02 November 2012

Litany

There are few things I find myself repeating over and over. I repeat them because they are true, or I haven't realized them completely, or I don't have a good way to describe them. Whatever the reason, it annoys me to find myself returning to saying the same things. It's along the lines of : "I've already said that. It's lame to merely repeat it again."

So what exactly am I thinking of, that I keep repeating ad nauseam?

It seems I have "realized" around three times in a row, now, that I gave not been living or thinking the way that I want. (Not just want, but think I morally ought. The way that is _right for me to think and live._) Maybe it is slightly different each time, but really it is the same damn thing. Each time a revelation, but I should have already known it from the last time....

I keep saying that I will return to topics at some point and finish or rewrite them. Which isn't so bad, except it is for almost everything I write and I do not return to them more than 50% of the time.

I keep hesitating and not speaking up about things. On topics I care about, or to people I want to know, or people I want to get back in touch with, or pursuing things I'm interested in.

I keep intending to take care of business but never getting around to it.

I keep talking about myself and my emotions and thoughts about how I live. And then feeling ashamed that I keep doing it so much of the time. While all the things I say matter to me, it's all silliness. For one, I keep doing it, over and over. And besides that, the things I react so strongly to don't seem like they should be so overblown and important. They hardly change anything, or are obvious, or are just so insignificant compared to all of the good things I have and all of the bad things I have never had to deal with. It doesn't help that they are so simple and obvious things that everyone knows and hears. (Actually, that fact isn't so bad. Realizing how general principles should be taken in each instance is a far cry from being aware of the vaguest of advice.) No. Rather, the thing that bothers me most about it is closer to the nagging annoyance that I'm devoting so much attention to me. It all just reeks of shallowness and id. There are other reasons it is distasteful too - it doesn't seem healthy. It seems so limited when there are things a thousand times more interesting, more important than the specifics of my conscious. I wouldn't like to see it in others, especially such compulsive necessity, and so frequently. And yet. All of that negative reaction to it drops away if I were only doing it for myself, it's the knowledge that I'm pushing it on someone else that is aversive - each time I do it for myself I know I am working through something bothering me and it's interesting to understand how and why I think the way I do. I even like the overall concept of doing that; understand ourselves and why and how we think.... That is, until I actually do it in the light of someone else's gaze. Then how self-absorbed and simplistic to have such a focus on such a thing.
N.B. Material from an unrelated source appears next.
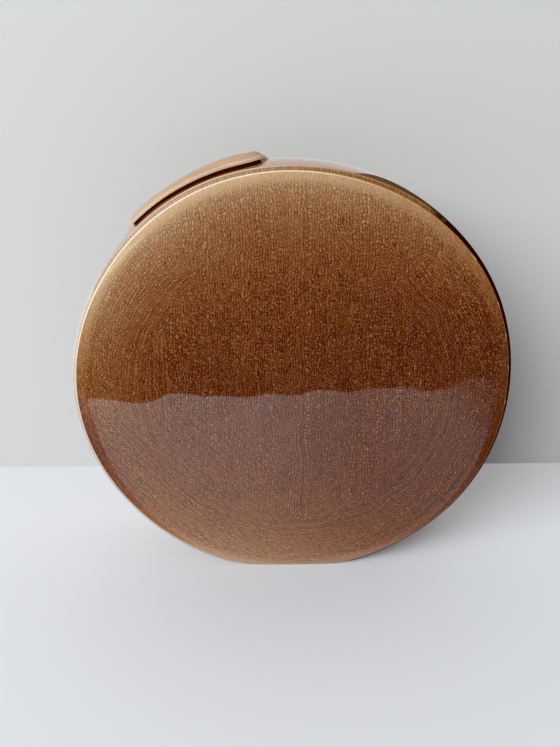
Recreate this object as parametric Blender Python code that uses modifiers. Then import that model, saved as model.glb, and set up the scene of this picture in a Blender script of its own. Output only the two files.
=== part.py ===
"""Disc-shaped stoneware vase with an off-centre oval mouth, as the five pieces of clay it is luted from.

Units are metres. +X is to the right, +Y goes away from the viewer and +Z is up. The origin is on
the table, under the middle of the foot. The disc stands on edge: its axis runs along Y, at
AXIS_HEIGHT above the table, and every turned piece turns about that axis.
"""

from math import cos, pi, radians, sin, sqrt

import bmesh
import bpy

# The disc
SHOULDER_RADIUS = 0.123     # soft outer corner, where a face plate meets the band
BAND_BULGE = 0.002          # how far the band swells past the shoulders at mid depth
DEPTH = 0.061               # from the front ridge to the back ridge
WALL = 0.005                # thickness of the face plates and of the band
SEAM = 0.0003               # gap where two pieces of clay meet

# The edge of a face plate
RIDGE_INSET = 0.0023        # the crisp ridge lies this far inside the shoulder
RIDGE_RISE = 0.002          # and this far in front of it
ROLL_WIDTH = 0.008          # the face rolls over to the ridge within this width
ROLL_DROP = 0.0008          # and drops by this much
FACE_CROWN = 0.0012         # swell of the face from the roll to its middle

# The foot
FOOT_LENGTH = 0.085         # the flat that the vase stands on, from left to right
FOOT_THICKNESS = 0.006      # slab that closes the hoop where it is cut flat

# The mouth and its collar
MOUTH_TILT = radians(25.9)  # the middle of the mouth lies this far left of the top
MOUTH_LENGTH = 0.068        # clear opening, along the rim
MOUTH_WIDTH = 0.019         # clear opening, from front to back
COLLAR_HEIGHT = 0.0043      # how far the collar stands above the band
CREST_INSET = 0.0022        # its crest lies this far outside the opening
RIM_ROUND = 0.0018          # height over which the inner side rounds over to the crest
COLLAR_SLOPE = 0.0073       # width of its outer slope, from the crest down onto the band
SLOPE_EDGE = 0.0003         # thickness left where the slope runs out

# How finely the round shapes are faceted
TURN_STEPS = 96
BAND_STATIONS = 8
CROWN_STATIONS = 3
ROLL_STATIONS = 4
MOUTH_END_STEPS = 8
MOUTH_SIDE_STEPS = 8
RIM_STEPS = 4
SLOPE_STEPS = 8

FULL_RADIUS = SHOULDER_RADIUS + BAND_BULGE
RIDGE_RADIUS = SHOULDER_RADIUS - RIDGE_INSET
SHOULDER_DEPTH = DEPTH / 2 - RIDGE_RISE
PLATE_BACK = DEPTH / 2 - WALL
AXIS_HEIGHT = sqrt(FULL_RADIUS ** 2 - (FOOT_LENGTH / 2) ** 2)
MOUTH_ANGLE = pi / 2 + MOUTH_TILT


def band_radius(across):
    """Outer radius of the disc's edge at a distance in front of or behind its middle plane."""
    return SHOULDER_RADIUS + BAND_BULGE * (1 - (across / SHOULDER_DEPTH) ** 2)


def face_rise(radius):
    """Height of a face above the plane of its ridge, at a distance from the disc's axis."""
    crown = FACE_CROWN * (1 - (radius / RIDGE_RADIUS) ** 2)
    into_roll = max(0.0, (radius - RIDGE_RADIUS + ROLL_WIDTH) / ROLL_WIDTH)
    return crown + ROLL_DROP * sqrt(max(0.0, 1 - into_roll ** 2))


def stations(start, end, count):
    """Evenly spaced values from start to end, both included."""
    return [start + (end - start) * step / count for step in range(count + 1)]


def named_collection(name):
    """A new collection in the scene."""
    collection = bpy.data.collections.new(name)
    bpy.context.scene.collection.children.link(collection)
    return collection


def glaze(name, colour, roughness):
    """A plain Principled material for one piece of the pot."""
    material = bpy.data.materials.new(name)
    material.use_nodes = True
    shader = material.node_tree.nodes["Principled BSDF"]
    shader.inputs["Base Color"].default_value = (*colour, 1.0)
    shader.inputs["Roughness"].default_value = roughness
    shader.inputs["Metallic"].default_value = 0.0
    return material


def placed(name, mesh, collection, material=None):
    """An object for a mesh whose own origin is on the disc's axis."""
    item = bpy.data.objects.new(name, mesh)
    item.location.z = AXIS_HEIGHT
    collection.objects.link(item)
    if material:
        mesh.materials.append(material)
    return item


def turned(name, profile, closed, collection, material=None):
    """A solid turned about the Y axis from (radius, towards the viewer) points.

    The points run from the front round the outside to the back. A closed profile makes a hoop,
    and an open one starts and ends on the axis.
    """
    edges = [(step, step + 1) for step in range(len(profile) - 1)]
    if closed:
        edges.append((len(profile) - 1, 0))
    mesh = bpy.data.meshes.new(name)
    mesh.from_pydata([(radius, 0.0, towards) for radius, towards in profile], edges, [])
    item = placed(name, mesh, collection, material)
    item.rotation_euler.x = pi / 2
    turn = item.modifiers.new("turn", "SCREW")
    turn.axis = "Z"
    turn.angle = 2 * pi
    turn.steps = TURN_STEPS
    turn.render_steps = TURN_STEPS
    turn.use_merge_vertices = True
    turn.merge_threshold = 0.00001
    turn.use_smooth_shade = True
    return item


def boolean(item, other, operation="DIFFERENCE"):
    """Cuts an object with another, or keeps what the two share."""
    modifier = item.modifiers.new(operation.lower(), "BOOLEAN")
    modifier.operation = operation
    modifier.solver = "EXACT"
    modifier.object = other


def hide_cutter(cutter):
    """Marks a guide shape, so that it is never part of the model."""
    cutter.hide_render = True
    cutter.display_type = "WIRE"
    return cutter


def level_block(name, low, high, collection):
    """A block wider than the vase, between two heights above the table."""
    mesh = bpy.data.meshes.new(name)
    block = bmesh.new()
    bmesh.ops.create_cube(block, size=1.0)
    bmesh.ops.scale(block, vec=(3 * FULL_RADIUS, 3 * DEPTH, high - low), verts=block.verts)
    bmesh.ops.translate(block, vec=(0.0, 0.0, (low + high) / 2 - AXIS_HEIGHT), verts=block.verts)
    block.to_mesh(mesh)
    block.free()
    return hide_cutter(placed(name, mesh, collection))


def plate_profile():
    """Half section of the front face plate: the face, the ridge, the shoulder and the inside."""
    flat_radius = RIDGE_RADIUS - ROLL_WIDTH
    radii = stations(0.0, flat_radius, CROWN_STATIONS)
    radii += [flat_radius + ROLL_WIDTH * sin(turn) for turn in stations(0.0, pi / 2, ROLL_STATIONS)[1:]]
    profile = [(radius, DEPTH / 2 + face_rise(radius)) for radius in radii]
    profile.append((SHOULDER_RADIUS, SHOULDER_DEPTH))
    profile.append((band_radius(PLATE_BACK), PLATE_BACK))
    inner_radius = band_radius(PLATE_BACK) - WALL
    for radius in stations(inner_radius, 0.0, CROWN_STATIONS):
        hollow = FACE_CROWN * (1 - (radius / inner_radius) ** 2)
        profile.append((radius, PLATE_BACK + hollow))
    return profile


def edge_profile(half_depth):
    """Outer side of the disc's edge, from front to back, between two planes."""
    return [(band_radius(across), across) for across in stations(half_depth, -half_depth, BAND_STATIONS)]


def mouth_outline(spread):
    """(along, across) points round the mouth's outline, spread outwards by a distance.

    The outline has straight sides and round ends, and the sides have points of their own because
    they bend with the rim.
    """
    end_radius = MOUTH_WIDTH / 2 + spread
    straight = (MOUTH_LENGTH - MOUTH_WIDTH) / 2
    points = []
    for side in (1, -1):
        for along in stations(side * straight, -side * straight, MOUTH_SIDE_STEPS)[:-1]:
            points.append((along, side * end_radius))
        for turn in stations(0.0, pi, MOUTH_END_STEPS)[:-1]:
            points.append((-side * (straight + end_radius * sin(turn)), side * end_radius * cos(turn)))
    return points


def on_rim(along, across, height):
    """Point above the band, from the mouth's middle along the rim, measured from the disc's axis."""
    angle = MOUTH_ANGLE - along / FULL_RADIUS
    radius = band_radius(across) + height
    return (radius * cos(angle), across, radius * sin(angle))


def lofted(name, loops, ring, collection, material=None):
    """A closed solid through equal loops of points: a ring of loops, or a stack with closed ends."""
    mesh = bpy.data.meshes.new(name)
    body = bmesh.new()
    rows = [[body.verts.new(point) for point in loop] for loop in loops]
    pairs = list(zip(rows, rows[1:] + rows[:1])) if ring else list(zip(rows, rows[1:]))
    for lower, upper in pairs:
        for step in range(len(lower)):
            following = (step + 1) % len(lower)
            body.faces.new((lower[step], lower[following], upper[following], upper[step]))
    if not ring:
        ends = [body.faces.new(rows[0]), body.faces.new(rows[-1])]
        bmesh.ops.triangulate(body, faces=ends)
    bmesh.ops.recalc_face_normals(body, faces=body.faces)
    body.to_mesh(mesh)
    body.free()
    mesh.shade_smooth()
    mesh.set_sharp_from_angle(angle=radians(40))
    return placed(name, mesh, collection, material)


def collar_profile():
    """(spread, height) points round the collar's wall: up the inside, over the crest, down the slope.

    The outside is an S: it falls away round from the crest and runs out hollow onto the band.
    """
    points = [(0.0, 0.0)]
    for turn in stations(0.0, pi / 2, RIM_STEPS):
        points.append((CREST_INSET * (1 - cos(turn)), COLLAR_HEIGHT - RIM_ROUND * (1 - sin(turn))))
    for turn in stations(0.0, pi, SLOPE_STEPS)[1:]:
        height = SLOPE_EDGE + (COLLAR_HEIGHT - SLOPE_EDGE) * (1 + cos(turn)) / 2
        points.append((CREST_INSET + COLLAR_SLOPE * turn / pi, height))
    points.append((CREST_INSET + COLLAR_SLOPE, 0.0))
    return points


def make_collar(collection, material):
    """The raised oval collar, bent along the rim and seated on the band."""
    loops = []
    for spread, height in collar_profile():
        outline = mouth_outline(spread)
        loops.append([on_rim(along, across, SEAM + height) for along, across in outline])
    return lofted("mouth_collar", loops, True, collection, material)


def make_mouth_cutter(collection):
    """A plug with the mouth's outline, through the band's wall and out past the collar."""
    reach = WALL + COLLAR_HEIGHT
    outline = mouth_outline(0.0)
    loops = [[on_rim(along, across, height) for along, across in outline] for height in (-reach, reach)]
    return hide_cutter(lofted("mouth_cutter", loops, False, collection))


def build():
    """Makes the five pieces of the vase."""
    for item in list(bpy.data.objects):
        bpy.data.objects.remove(item, do_unlink=True)
    vase = named_collection("disc_vase")
    cutters = named_collection("cutters")

    face_glaze = glaze("face_glaze", (0.16, 0.055, 0.02), 0.12)
    band_glaze = glaze("band_glaze", (0.30, 0.16, 0.08), 0.15)
    collar_glaze = glaze("collar_glaze", (0.42, 0.25, 0.13), 0.15)
    bare_clay = glaze("bare_clay", (0.42, 0.33, 0.24), 0.8)

    below_table = level_block("below_table", -FULL_RADIUS, 0.0, cutters)
    below_hoop = level_block("below_hoop", -FULL_RADIUS, FOOT_THICKNESS + SEAM, cutters)
    foot_layer = level_block("foot_layer", 0.0, FOOT_THICKNESS, cutters)
    mouth_cutter = make_mouth_cutter(cutters)

    for name, facing in (("front_face", 1), ("back_face", -1)):
        plate = turned(name, plate_profile(), False, vase, face_glaze)
        plate.rotation_euler.x = facing * pi / 2
        boolean(plate, below_table)

    half_depth = PLATE_BACK - SEAM
    outside = edge_profile(half_depth)
    inside = [(radius - WALL, across) for radius, across in reversed(outside)]
    band = turned("side_band", outside + inside, True, vase, band_glaze)
    boolean(band, below_hoop)
    boolean(band, mouth_cutter)

    on_axis = [(0.0, half_depth), (0.0, -half_depth)]
    foot = turned("foot_slab", on_axis[:1] + outside + on_axis[1:], False, vase, bare_clay)
    boolean(foot, foot_layer, "INTERSECT")

    make_collar(vase, collar_glaze)


build()
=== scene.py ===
"""Looks of the disc vase: brown crackle glaze over stoneware, on a pale table in soft daylight.

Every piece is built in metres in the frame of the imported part: +X to the right, +Y away from the
viewer, +Z up, with the origin on the table under the middle of the foot. Angles round the disc are
counted from +X towards +Z, as seen from the front.
"""

import logging
from dataclasses import dataclass
from enum import Enum
from math import cos, pi, radians, sin
from typing import Any

import bmesh
import bpy
import numpy as np
from mathutils import Matrix, Vector


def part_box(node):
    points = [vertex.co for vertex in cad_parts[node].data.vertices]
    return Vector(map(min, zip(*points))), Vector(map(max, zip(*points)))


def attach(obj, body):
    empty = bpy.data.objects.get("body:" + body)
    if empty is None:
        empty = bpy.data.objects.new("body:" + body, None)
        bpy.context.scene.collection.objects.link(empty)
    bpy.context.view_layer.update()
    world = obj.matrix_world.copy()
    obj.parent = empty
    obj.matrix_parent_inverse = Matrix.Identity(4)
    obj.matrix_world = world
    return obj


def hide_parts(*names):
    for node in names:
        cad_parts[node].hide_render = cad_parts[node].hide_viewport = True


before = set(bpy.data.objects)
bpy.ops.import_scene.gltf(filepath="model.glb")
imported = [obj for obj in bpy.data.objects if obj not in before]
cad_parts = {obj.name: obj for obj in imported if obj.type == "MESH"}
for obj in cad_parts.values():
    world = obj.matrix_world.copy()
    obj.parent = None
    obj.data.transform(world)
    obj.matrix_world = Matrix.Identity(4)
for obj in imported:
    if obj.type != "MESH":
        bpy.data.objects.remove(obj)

log = logging.getLogger("disc_vase")

BODY = "root"
MILLIMETRE = 0.001
WELD = 1e-6
FINISH = "Finish"

# A Mix node keeps its colours behind its values and its vectors.
MIX_FIRST, MIX_SECOND, MIX_RESULT = 6, 7, 2


class Side(Enum):
    """The two faces of the disc, by the way they look along Y."""

    FRONT = -1
    BACK = 1


class Mark(Enum):
    """Values kept at the points of a mesh, which the glaze reads."""

    THIN = "glaze_thin"
    POOL = "glaze_pool"
    RIM = "rim_zone"


class Way(Enum):
    """Directions from the disc's axis, in degrees from +X towards +Z."""

    RIGHT = -10
    TOP = 106
    UPPER_LEFT = 150
    LEFT = 165
    LOWER_LEFT = 190
    BOTTOM = 262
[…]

I keep telling myself I will do better, I will work harder, I will do the things I list as wanting to do. And I continue not making a significant difference one way or the other.

I keep noticing good and nice things, paying them mind and feeling generally harmonious and amicable and content and blissful, but never do these things get the same attention I pay to my troubles. I don't record them nearly as often, even though they are almost often as important and I want them to last just as much.

Along with that, I keep not giving myself credit or being satisfied when I accomplish things. Maybe it's my standards being too high, but I suspect it is closer to never being very comfortable or familiar with being happy for having done something. I like it about myself that I care more about the reasons behind and the intention. Being satisfied that I am good rather than I am doing good. Which would be fine, except I am not in possession of the same self assurance that I used to have, many years ago.

It also ties back to talking about myself. Part of it is not liking that I am acting in such a way, and part of it is really feeling inconsistent with how I think of myself. I don't think of myself as constantly critiquing the very foundation of how I think. I don't think of myself as gloomy or easily upset or insecure. The complete opposite, yet I've been acting very much contrary wise. I don't think of myself as caring about grades, and yet I am so very hesitant to act so. I don't think of myself as unsocial, and yet I have no close friends here. I don't think that I am lazy and yet I frequently have been doing as little work as I can get away with. I don't think of myself as dependent, and yet sometimes I wonder how much I would be lost without Jackson. I am used to thinking that I am naturally disconnected from the way everyone else thinks, but it would appear that isn't so.

Saying so reminds me of another thing, I am getting tired of saying, "that is not how I used to be," and constantly commenting on how I have changed or no longer am the way I had been. I am interested in comparing how I am to how I used to be and figuring out why, but it seems to never stop coming up. The alternative is to just think of it in terms of "this is how I am now" which might be better, I don't know.

I wish I would stop finding myself repeating the same tired ideas and concepts and phrases, and I am somewhat consoled to see many different themes have come and gone through my life. As much as I don't like how I repeat myself, at the same time, I don't want to just turn away from a topic for the sake of turning away because an old point has reared its head again. I keep thinking these things for a reason. Because they /are/ relevant to me right now, and I /do/ need to keep working through them over and over until they are cleared away and I am completely free of whatever is still dissatisfying me.